So much for the "digital revolution". The Gartner Group is revising its e-commerce predictions downwards after 42 per cent of users said they were cutting back net use because of security concerns. As a result, Gartner is shaving one to three per cent off its growth estimates. It had previously reckoned that online business would grow by 15 per cent next year.
A third of concerned users are buying less online than they otherwise would. More than a quarter surveyed said they were cutting back on online banking. Of those registering concern about online banking security, four per cent have abandoned online banking completely, while 14 per cent have stopped paying bills online.
More than half of the sample has received a phishing Email, and malware and reports of wholesale identity theft are also factors.
"Consumers' fears about online fraud have increased as more have received phishing Emails, their computers are fouled with thieving viruses and hacker programs and companies reveal mass thefts of credit-card numbers from databases," reports the Wall Street Journal.
Personal information on 40m credit card users in the US went astray - the latest in a succession of ID breaches - and a Sun reporter described how he could pick up online banking passwords and credit card information for £4.25 ($7) a name from an Indian call center.

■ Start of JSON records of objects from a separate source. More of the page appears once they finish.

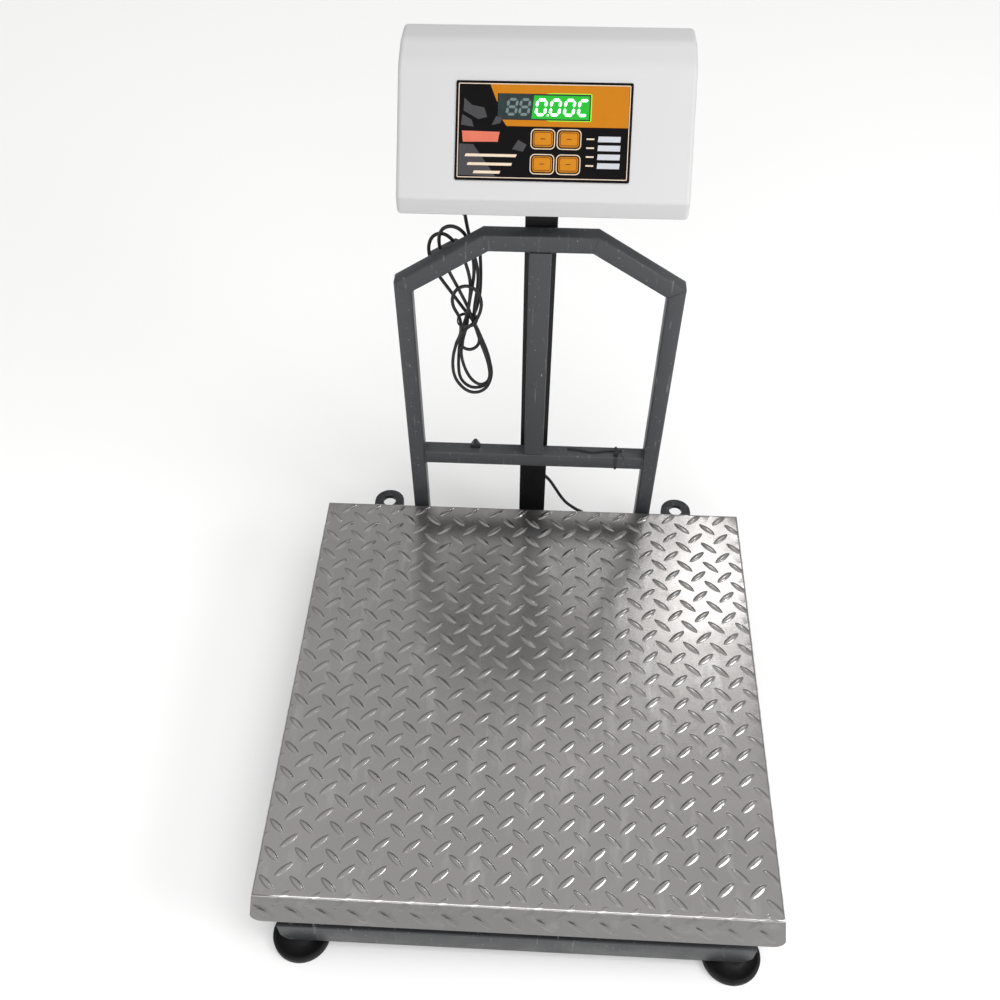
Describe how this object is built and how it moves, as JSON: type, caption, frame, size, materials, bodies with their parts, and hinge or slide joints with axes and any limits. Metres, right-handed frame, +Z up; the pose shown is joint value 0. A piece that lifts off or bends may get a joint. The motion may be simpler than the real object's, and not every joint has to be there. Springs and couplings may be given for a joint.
{
  "type": "platform scale",
  "caption": "Electronic platform scale: lift-off tread-plate pan on a load cell frame, tubular base with levelling feet, backrest, and a wedge indicator head on a post.",
  "frame": {"origin": "on the floor, under the middle of the scale's width and depth", "axes": "+X to the user's right, +Y from the user's side to the post, +Z up"},
  "size_m": [0.517, 0.663, 0.6427],
  "materials": {
    "battery_case": "sealed battery case",
    "black_plastic": "black moulded plastic",
    "board_green": "circuit board",
    "cell_alloy": "machined aluminium alloy",
    "coil_brown": "transformer core and winding",
    "cord_rubber": "smooth black cord sheath",
    "display_green": "display module with green digits",
    "display_smoke": "smoked display window",
    "frame_paint": "semi-gloss dark grey paint with weld beads and chips",
    "head_plastic": "white moulded plastic, semi-gloss",
    "key_orange": "orange key caps",
    "label_print": "printed black and orange film",
    "pad_rubber": "moulded black rubber",
    "post_paint": "semi-gloss near-black paint",
    "rocker_red": "red rocker cap",
    "tread_plate": "rolled tread plate with raised lozenges, polished",
    "zinc_steel": "zinc-plated steel"
  },
  "bodies": {
    "base": {"backrest_crossbar": "frame_paint", "backrest_left": "frame_paint", "backrest_right": "frame_paint", "backrest_top": "frame_paint", "backrest_upright": "frame_paint", "base_beam": "frame_paint", "base_rail_front": "frame_paint", "base_rail_left": "frame_paint", "base_rail_rear": "frame_paint", "base_rail_right": "frame_paint", "battery": "battery_case", "cable_gland": "black_plastic", "cell_bolt_fixed_front": "zinc_steel", "cell_bolt_fixed_rear": "zinc_steel", "cell_cable": "cord_rubber", "cord_hank": "cord_rubber", "crossbar_clip": "black_plastic", "display_module": "display_green", "display_window": "display_smoke", "fixing_lug_left": "frame_paint", "fixing_lug_right": "frame_paint", "head_back": "head_plastic", "head_bolt_left": "zinc_steel", "head_bolt_right": "zinc_steel", "head_shell": "head_plastic", "label_film": "label_print", "load_cell": "cell_alloy", "lower_spacer": "zinc_steel", "main_board": "board_green", "mains_cord": "cord_rubber", "mains_gland": "black_plastic", "mains_plug": "black_plastic", "overload_stop": "zinc_steel", "post": "post_paint", "post_plate": "post_paint", "switch_body": "black_plastic", "transformer": "coil_brown"},
    "weigh_frame": {"cell_bolt_loaded_front": "zinc_steel", "cell_bolt_loaded_rear": "zinc_steel", "upper_spacer": "zinc_steel", "weigh_beam": "frame_paint", "weigh_rail_front": "frame_paint", "weigh_rail_left": "frame_paint", "weigh_rail_rear": "frame_paint", "weigh_rail_right": "frame_paint"},
    "platform": {"pan": "tread_plate"},
    "foot_front_left": {"foot_pad_front_left": "pad_rubber", "foot_stud_front_left": "zinc_steel"},
    "foot_front_right": {"foot_pad_front_right": "pad_rubber", "foot_stud_front_right": "zinc_steel"},
    "foot_rear_left": {"foot_pad_rear_left": "pad_rubber", "foot_stud_rear_left": "zinc_steel"},
    "foot_rear_right": {"foot_pad_rear_right": "pad_rubber", "foot_stud_rear_right": "zinc_steel"},
    "key_lower_left": {"key_lower_left": "key_orange"},
    "key_lower_right": {"key_lower_right": "key_orange"},
    "key_upper_left": {"key_upper_left": "key_orange"},
    "key_upper_right": {"key_upper_right": "key_orange"},
    "power_rocker": {"power_rocker": "rocker_red"}
  },
  "joints": [
    {"name": "load_deflection", "type": "slide", "parent": "base", "child": "weigh_frame", "axis": [0, 0, 1], "range_m": [-0.0004, 0], "stiffness_N_per_m": 2500000},
    {"name": "pan_lift", "type": "slide", "parent": "weigh_frame", "child": "platform", "axis": [0, 0, 1], "range_m": [0, 0.05]},
    {"name": "foot_front_left_level", "type": "slide", "parent": "base", "child": "foot_front_left", "axis": [0, 0, 1], "range_m": [-0.012, 0]},
    {"name": "foot_front_right_level", "type": "slide", "parent": "base", "child": "foot_front_right", "axis": [0, 0, 1], "range_m": [-0.012, 0]},
    {"name": "foot_rear_left_level", "type": "slide", "parent": "base", "child": "foot_rear_left", "axis": [0, 0, 1], "range_m": [-0.012, 0]},
    {"name": "foot_rear_right_level", "type": "slide", "parent": "base", "child": "foot_rear_right", "axis": [0, 0, 1], "range_m": [-0.012, 0]},
    {"name": "key_lower_left_press", "type": "slide", "parent": "base", "child": "key_lower_left", "axis": [0, 0.7242, -0.6896], "range_m": [0, 0.0006], "stiffness_N_per_m": 3000},
    {"name": "key_lower_right_press", "type": "slide", "parent": "base", "child": "key_lower_right", "axis": [0, 0.7242, -0.6896], "range_m": [0, 0.0006], "stiffness_N_per_m": 3000},
    {"name": "key_upper_left_press", "type": "slide", "parent": "base", "child": "key_upper_left", "axis": [0, 0.7242, -0.6896], "range_m": [0, 0.0006], "stiffness_N_per_m": 3000},
    {"name": "key_upper_right_press", "type": "slide", "parent": "base", "child": "key_upper_right", "axis": [0, 0.7242, -0.6896], "range_m": [0, 0.0006], "stiffness_N_per_m": 3000},
    {"name": "power_rocker_tilt", "type": "hinge", "parent": "base", "child": "power_rocker", "pos_m": [0.09, 0.2845, 0.5328], "axis": [1, 0, 0], "range_deg": [-12, 0]}
  ]
}
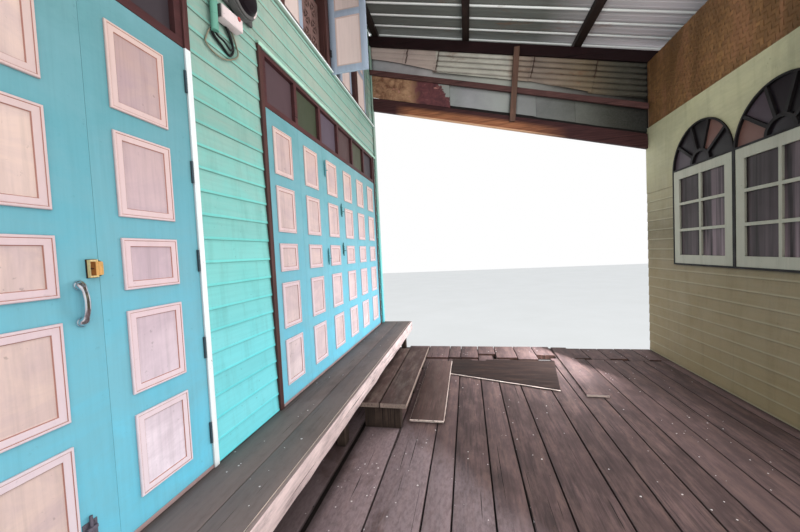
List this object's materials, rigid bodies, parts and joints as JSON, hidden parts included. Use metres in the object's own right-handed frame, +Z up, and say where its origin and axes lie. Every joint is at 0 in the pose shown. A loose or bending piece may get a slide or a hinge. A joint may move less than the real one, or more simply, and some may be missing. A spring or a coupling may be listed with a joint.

Gartner analyst Avivah Litan calls it a watershed year, and she's not exaggerating.
The problem is a lot easier to describe than it is to fix. Browser and OS security are only part of the problem: many scams rely on the very flexibility permitted by the Internet's protocols to spoof Websites and Email addresses. Nor would "closed" networks entirely solve the problem, either.
However, the consensus is gradually shifting away from the utopians and fantasists to discussing practical alternatives to the IPv4 wreckage we are stuck with today. Last year a report recommended TCP should be replaced within five to ten years, and Intel SVP Pat Gelsinger has advocated a "superstructure" to be built on today's protocols.
All of which suggests that Web 3.0 will look a lot more like France's Minitel than anyone can have envisaged. But it isn't 1994 anymore.